The previous lesson squeezed a dataset down to a few numbers: a center and a spread. Those numbers are useful, but they throw away something important. Two datasets can share the same mean and the same standard deviation and still look nothing alike, because a couple of summary numbers cannot capture shape. To see shape, you draw a picture, and the most basic and most useful picture in all of statistics is the histogram.

A histogram is worth building once by hand, because once you see how it is made you can read any one in a glance, and reading distributions is a habit that pays off every time you look at data, your own or a model’s.

What a histogram is

Start with raw numbers, say the time in seconds that 27 users took to finish a task. A list of 27 numbers tells you almost nothing at a glance. So you do two things: chop the range of values into equal intervals called bins, then count how many values fall into each bin and draw a bar that tall. That is the whole idea.

seconds   count
0 to 2  |  ############  (12)
2 to 4  |  ########      (8)
4 to 6  |  ####          (4)
6 to 8  |  ##            (2)
8 to 10 |  #             (1)

Now the data speaks. Most users finished fast, and a shrinking tail of users took longer and longer. You did not need to read 27 numbers; the shape told you the story.

Bin choice matters. Make the bins too wide and everything collapses into one or two fat bars that hide the detail. Make them too narrow and the picture turns into spiky noise, one or two values per bin. There is no single correct bin width; the goal is the width that shows the real shape without inventing detail that is not there. When you see a histogram, it is worth asking how the bins were chosen, because the same data can be made to look smooth or jagged by that choice alone.

The shapes you will meet

Most real distributions are variations on a handful of shapes, and naming them is half of reading them.

Symmetric. The left and right halves roughly mirror each other. The mean and median sit close together near the middle.

| #
| ####
| ########
| ####
| #

Right-skewed (positive skew). A long tail stretches to the right, toward the high values, while the bulk piles up on the left. This is the task-time histogram above, and it is everywhere: incomes, house prices, response times, anything bounded below by zero but unbounded above. Crucially, the long right tail drags the mean above the median, which is exactly the mean-versus-median gap from the previous lesson, now visible as a shape.

Left-skewed (negative skew). The mirror image: a long tail to the left, bulk on the right, and the mean pulled below the median. Think of exam scores on an easy test, where most students score high and a few trail off downward.

Three shapes, three relationships. When the tail trails right, the few large values pull the mean above the median (right-skew). When the tail trails left, the mean drops below the median (left-skew). When the distribution is symmetric, the two coincide at the center. The mean leans toward the long tail; the median holds steady.

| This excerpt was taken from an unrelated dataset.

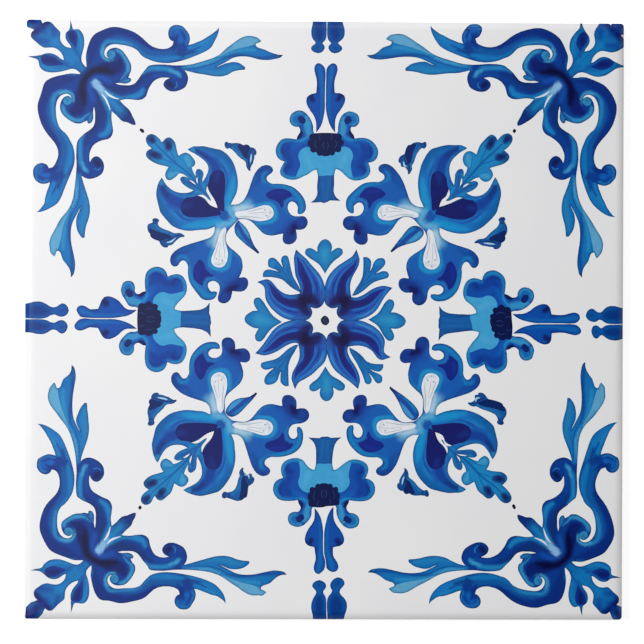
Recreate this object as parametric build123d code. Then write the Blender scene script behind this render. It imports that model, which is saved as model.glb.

Uniform. Every bin is about equally tall; no value range is favored. The roll of a fair die across many throws looks uniform.

Bimodal. Two distinct peaks instead of one.

| ######
| ##
| #
| ##
| ######

A bimodal shape is a red flag worth heeding: it often means two different populations are mixed into one column. Heights of a mixed-gender group, response times from two different server regions, or test scores from two very different classes can each produce two humps. The single “mean” of a bimodal dataset can land in the empty valley between the peaks, describing nobody.

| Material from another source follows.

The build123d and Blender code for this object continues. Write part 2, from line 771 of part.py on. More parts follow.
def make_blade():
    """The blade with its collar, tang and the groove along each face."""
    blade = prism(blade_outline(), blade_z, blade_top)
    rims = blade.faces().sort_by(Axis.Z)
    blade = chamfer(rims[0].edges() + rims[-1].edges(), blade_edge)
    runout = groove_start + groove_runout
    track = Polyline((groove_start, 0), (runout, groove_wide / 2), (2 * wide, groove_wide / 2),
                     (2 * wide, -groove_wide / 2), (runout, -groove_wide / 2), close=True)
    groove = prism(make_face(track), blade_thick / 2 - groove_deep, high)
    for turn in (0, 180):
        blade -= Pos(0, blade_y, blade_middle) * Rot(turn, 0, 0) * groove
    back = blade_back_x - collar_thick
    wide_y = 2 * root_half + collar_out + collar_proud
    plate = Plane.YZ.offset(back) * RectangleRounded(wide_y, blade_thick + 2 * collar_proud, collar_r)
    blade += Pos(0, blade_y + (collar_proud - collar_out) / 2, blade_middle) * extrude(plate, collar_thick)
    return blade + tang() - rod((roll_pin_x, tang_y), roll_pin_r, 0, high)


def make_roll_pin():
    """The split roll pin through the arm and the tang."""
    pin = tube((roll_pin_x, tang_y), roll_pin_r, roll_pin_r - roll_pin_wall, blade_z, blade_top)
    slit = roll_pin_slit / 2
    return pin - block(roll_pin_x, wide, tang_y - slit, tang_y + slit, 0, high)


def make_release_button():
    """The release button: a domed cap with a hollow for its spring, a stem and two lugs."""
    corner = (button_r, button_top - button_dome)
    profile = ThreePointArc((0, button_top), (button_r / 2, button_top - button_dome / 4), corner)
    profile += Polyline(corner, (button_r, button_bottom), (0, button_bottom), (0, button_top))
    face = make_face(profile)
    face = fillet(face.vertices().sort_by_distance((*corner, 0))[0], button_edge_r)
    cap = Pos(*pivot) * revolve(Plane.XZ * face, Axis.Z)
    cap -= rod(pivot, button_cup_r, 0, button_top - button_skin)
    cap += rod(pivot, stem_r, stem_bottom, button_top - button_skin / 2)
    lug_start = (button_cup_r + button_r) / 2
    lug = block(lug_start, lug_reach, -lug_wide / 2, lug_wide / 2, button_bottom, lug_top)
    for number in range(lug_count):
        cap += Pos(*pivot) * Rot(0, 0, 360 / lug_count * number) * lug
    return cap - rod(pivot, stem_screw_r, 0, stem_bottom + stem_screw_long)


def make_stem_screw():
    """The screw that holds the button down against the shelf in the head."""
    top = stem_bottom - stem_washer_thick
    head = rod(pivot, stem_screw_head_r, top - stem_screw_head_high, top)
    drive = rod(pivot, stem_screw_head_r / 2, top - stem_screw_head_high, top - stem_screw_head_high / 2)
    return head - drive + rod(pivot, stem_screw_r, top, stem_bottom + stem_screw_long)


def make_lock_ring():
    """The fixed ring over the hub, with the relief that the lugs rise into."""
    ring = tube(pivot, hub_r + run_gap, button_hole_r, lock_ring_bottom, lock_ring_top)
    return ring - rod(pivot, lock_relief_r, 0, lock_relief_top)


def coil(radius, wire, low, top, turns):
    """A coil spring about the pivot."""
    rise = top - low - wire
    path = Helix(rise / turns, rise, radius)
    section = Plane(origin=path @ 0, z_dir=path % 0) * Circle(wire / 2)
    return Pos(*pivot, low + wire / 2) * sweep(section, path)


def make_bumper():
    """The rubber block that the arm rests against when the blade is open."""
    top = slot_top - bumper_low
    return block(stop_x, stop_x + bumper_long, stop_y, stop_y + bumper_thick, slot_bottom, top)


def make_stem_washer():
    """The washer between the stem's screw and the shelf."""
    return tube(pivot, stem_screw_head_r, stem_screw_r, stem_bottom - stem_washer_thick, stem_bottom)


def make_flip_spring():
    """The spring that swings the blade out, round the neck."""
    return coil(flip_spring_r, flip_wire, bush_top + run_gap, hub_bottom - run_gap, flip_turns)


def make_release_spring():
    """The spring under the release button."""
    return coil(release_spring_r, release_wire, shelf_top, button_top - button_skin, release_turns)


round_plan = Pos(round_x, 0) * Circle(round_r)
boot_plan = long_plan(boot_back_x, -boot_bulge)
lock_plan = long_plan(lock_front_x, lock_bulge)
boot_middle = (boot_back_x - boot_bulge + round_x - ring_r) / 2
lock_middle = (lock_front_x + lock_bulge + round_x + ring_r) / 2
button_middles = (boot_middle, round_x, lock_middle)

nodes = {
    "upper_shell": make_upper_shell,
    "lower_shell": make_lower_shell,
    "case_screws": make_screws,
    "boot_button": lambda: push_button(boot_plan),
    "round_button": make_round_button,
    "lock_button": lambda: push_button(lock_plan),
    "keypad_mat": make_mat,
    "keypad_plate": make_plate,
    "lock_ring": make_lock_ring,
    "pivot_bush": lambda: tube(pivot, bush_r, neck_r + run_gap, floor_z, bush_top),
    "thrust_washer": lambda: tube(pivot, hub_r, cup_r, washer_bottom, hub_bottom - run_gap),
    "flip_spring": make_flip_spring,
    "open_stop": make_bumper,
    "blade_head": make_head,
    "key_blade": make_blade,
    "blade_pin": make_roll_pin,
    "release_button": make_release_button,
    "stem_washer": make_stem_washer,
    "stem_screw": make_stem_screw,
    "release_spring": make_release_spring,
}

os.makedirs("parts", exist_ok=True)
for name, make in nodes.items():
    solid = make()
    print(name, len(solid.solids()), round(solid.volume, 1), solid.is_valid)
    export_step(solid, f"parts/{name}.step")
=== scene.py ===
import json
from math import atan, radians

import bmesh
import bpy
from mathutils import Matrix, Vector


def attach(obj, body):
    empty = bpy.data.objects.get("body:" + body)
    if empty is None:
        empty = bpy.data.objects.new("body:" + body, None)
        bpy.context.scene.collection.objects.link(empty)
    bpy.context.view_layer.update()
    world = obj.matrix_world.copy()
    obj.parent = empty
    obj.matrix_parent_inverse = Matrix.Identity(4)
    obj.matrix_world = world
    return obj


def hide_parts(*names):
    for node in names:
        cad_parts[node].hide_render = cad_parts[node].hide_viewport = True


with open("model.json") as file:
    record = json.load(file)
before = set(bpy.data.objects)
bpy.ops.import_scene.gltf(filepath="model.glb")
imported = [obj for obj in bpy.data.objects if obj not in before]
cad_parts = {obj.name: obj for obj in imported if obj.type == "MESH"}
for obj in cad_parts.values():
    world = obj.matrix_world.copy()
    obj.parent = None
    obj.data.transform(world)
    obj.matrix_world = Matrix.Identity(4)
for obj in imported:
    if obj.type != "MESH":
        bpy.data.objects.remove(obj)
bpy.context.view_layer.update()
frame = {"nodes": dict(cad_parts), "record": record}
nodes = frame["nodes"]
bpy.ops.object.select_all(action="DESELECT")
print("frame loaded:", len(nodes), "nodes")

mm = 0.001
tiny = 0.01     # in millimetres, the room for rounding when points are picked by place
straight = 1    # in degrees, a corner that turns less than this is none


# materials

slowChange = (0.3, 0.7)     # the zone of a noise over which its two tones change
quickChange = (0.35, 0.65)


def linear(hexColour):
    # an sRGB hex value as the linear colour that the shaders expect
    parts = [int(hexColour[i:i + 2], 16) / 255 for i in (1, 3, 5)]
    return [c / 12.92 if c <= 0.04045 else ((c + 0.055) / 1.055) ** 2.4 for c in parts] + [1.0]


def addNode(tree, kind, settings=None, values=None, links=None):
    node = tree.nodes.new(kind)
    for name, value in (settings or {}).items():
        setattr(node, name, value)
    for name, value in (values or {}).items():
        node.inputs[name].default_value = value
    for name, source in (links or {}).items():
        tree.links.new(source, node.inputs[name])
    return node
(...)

The same underlying dataset, binned three ways. Too few bins blur the two peaks into a single mass, hiding the bimodal story. A sensible bin width reveals the two peaks separated by a valley. Too many bins fracture the shape into spiky noise where any pattern gets lost. Bin width is a choice; choose poorly and the histogram lies.

Bell-shaped (the normal distribution). Symmetric, single-peaked, with tails that fall off smoothly on both sides. This shape is so common and so important that it gets its own lesson later in the track. For now, just learn to recognize the bell.

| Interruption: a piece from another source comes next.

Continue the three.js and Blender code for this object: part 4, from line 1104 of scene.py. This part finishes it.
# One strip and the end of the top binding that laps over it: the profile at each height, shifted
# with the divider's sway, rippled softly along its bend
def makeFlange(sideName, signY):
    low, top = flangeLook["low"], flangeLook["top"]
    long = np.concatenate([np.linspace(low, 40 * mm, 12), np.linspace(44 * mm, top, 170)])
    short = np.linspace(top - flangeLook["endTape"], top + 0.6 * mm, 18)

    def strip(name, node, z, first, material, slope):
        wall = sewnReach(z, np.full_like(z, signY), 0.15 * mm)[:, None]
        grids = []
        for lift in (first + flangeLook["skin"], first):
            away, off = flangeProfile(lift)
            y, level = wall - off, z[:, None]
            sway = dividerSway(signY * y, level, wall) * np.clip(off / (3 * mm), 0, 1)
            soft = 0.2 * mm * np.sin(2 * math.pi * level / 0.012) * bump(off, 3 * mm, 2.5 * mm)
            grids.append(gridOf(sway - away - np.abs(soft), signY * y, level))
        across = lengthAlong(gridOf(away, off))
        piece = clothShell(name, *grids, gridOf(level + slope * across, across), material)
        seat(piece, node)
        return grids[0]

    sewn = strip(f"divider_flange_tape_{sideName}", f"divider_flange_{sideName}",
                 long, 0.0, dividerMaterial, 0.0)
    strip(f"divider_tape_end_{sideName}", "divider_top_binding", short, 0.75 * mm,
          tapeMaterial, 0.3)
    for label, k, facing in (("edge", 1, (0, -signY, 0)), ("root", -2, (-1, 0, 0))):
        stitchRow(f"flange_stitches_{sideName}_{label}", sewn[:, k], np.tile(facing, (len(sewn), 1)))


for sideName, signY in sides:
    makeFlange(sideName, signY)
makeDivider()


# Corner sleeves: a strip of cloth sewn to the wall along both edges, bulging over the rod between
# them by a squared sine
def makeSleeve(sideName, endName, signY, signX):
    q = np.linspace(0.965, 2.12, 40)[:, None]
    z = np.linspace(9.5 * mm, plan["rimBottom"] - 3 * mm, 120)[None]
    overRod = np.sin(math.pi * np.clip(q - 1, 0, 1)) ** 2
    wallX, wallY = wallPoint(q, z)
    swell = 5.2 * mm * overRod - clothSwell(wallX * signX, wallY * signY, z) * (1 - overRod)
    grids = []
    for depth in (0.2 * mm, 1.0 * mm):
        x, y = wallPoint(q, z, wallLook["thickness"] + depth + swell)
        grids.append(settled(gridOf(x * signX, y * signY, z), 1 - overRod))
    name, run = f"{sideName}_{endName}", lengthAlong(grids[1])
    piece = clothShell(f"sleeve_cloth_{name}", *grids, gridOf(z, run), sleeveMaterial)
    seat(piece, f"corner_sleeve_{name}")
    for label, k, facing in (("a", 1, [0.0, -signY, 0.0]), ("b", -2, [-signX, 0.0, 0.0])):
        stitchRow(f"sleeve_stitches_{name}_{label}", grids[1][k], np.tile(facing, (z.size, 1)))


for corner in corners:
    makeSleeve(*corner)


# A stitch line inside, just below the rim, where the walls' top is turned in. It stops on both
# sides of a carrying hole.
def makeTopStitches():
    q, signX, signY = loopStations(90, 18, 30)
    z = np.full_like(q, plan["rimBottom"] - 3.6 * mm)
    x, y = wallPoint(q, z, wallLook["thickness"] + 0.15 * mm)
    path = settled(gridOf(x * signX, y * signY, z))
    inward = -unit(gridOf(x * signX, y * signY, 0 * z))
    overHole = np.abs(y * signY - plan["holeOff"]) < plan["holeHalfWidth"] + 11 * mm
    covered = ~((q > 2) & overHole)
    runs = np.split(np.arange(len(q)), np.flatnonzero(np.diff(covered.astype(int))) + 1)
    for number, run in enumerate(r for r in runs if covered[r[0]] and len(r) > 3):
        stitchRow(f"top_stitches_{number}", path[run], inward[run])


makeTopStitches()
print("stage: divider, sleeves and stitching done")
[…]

Why this matters when you use AI

Looking at the distribution of a feature, or of the labels, or of a model’s outputs, is one of the cheapest and most informative things you can do before and after modeling. It routinely catches problems that summary numbers hide.

• Skew suggests a fix. A strongly right-skewed feature (income, counts, durations) can hurt models that implicitly expect balanced spreads. Seeing the skew in a histogram is what prompts a practitioner to transform the feature (for example, working with its logarithm) so the bulk of the data is no longer crammed against one edge.
• Two populations hiding in one column. A bimodal histogram is the tell that a single feature is really two groups stacked together. That changes how you model it, and a mean computed across both is misleading.
• Class imbalance jumps out. Plot the histogram of the labels in a classification problem and you might find 99% of examples are one class. That is the base-rate situation from lesson 1, made visible: a model can score high by always guessing the majority class while detecting nothing. You cannot fix what you have not seen.
• Outliers and data errors. A lone bar far out on the axis, or an impossible spike (a thousand users with an age of 0), shows up instantly in a histogram and almost never in a mean.

The discipline is simple: before you trust a column of data, look at its shape. The picture answers questions the summary numbers cannot.

Common pitfalls

• Trusting summary numbers without seeing the shape. Same mean and standard deviation, completely different distributions; the histogram is what tells them apart.
• Letting bin width fool you. Too-wide bins hide real structure; too-narrow bins manufacture fake spikes. Always consider how the bins were chosen.
• Ignoring a second peak. A bimodal shape usually means two populations are mixed; treating them as one and reporting a single center describes nobody.
• Reading skew direction backward. The skew is named for where the long tail points, not where the bulk of the data sits. Right-skewed means the tail stretches right, even though most of the data is on the left.
• Forgetting the labels have a distribution too. In classification, the distribution of the target classes (balance versus imbalance) matters as much as any input feature, and a histogram of the labels reveals it.

What you should remember

• A histogram bins the range of values and draws a bar for the count in each bin. It reveals shape, which a center and spread alone cannot capture.
• The common shapes are symmetric, right-skewed, left-skewed, uniform, bimodal, and bell-shaped. Naming the shape is most of reading the data.
• Skew is visible as a tail, and it explains the mean-versus-median gap from the previous lesson: the tail drags the mean toward it (right tail, mean above median; left tail, mean below).
• A bimodal shape is a warning that two populations may be mixed in one column, and a single summary number can describe neither.
• In machine learning, inspecting the distribution of features, labels, and outputs is a routine first step that surfaces skew, outliers, hidden subpopulations, and class imbalance that summary statistics quietly miss.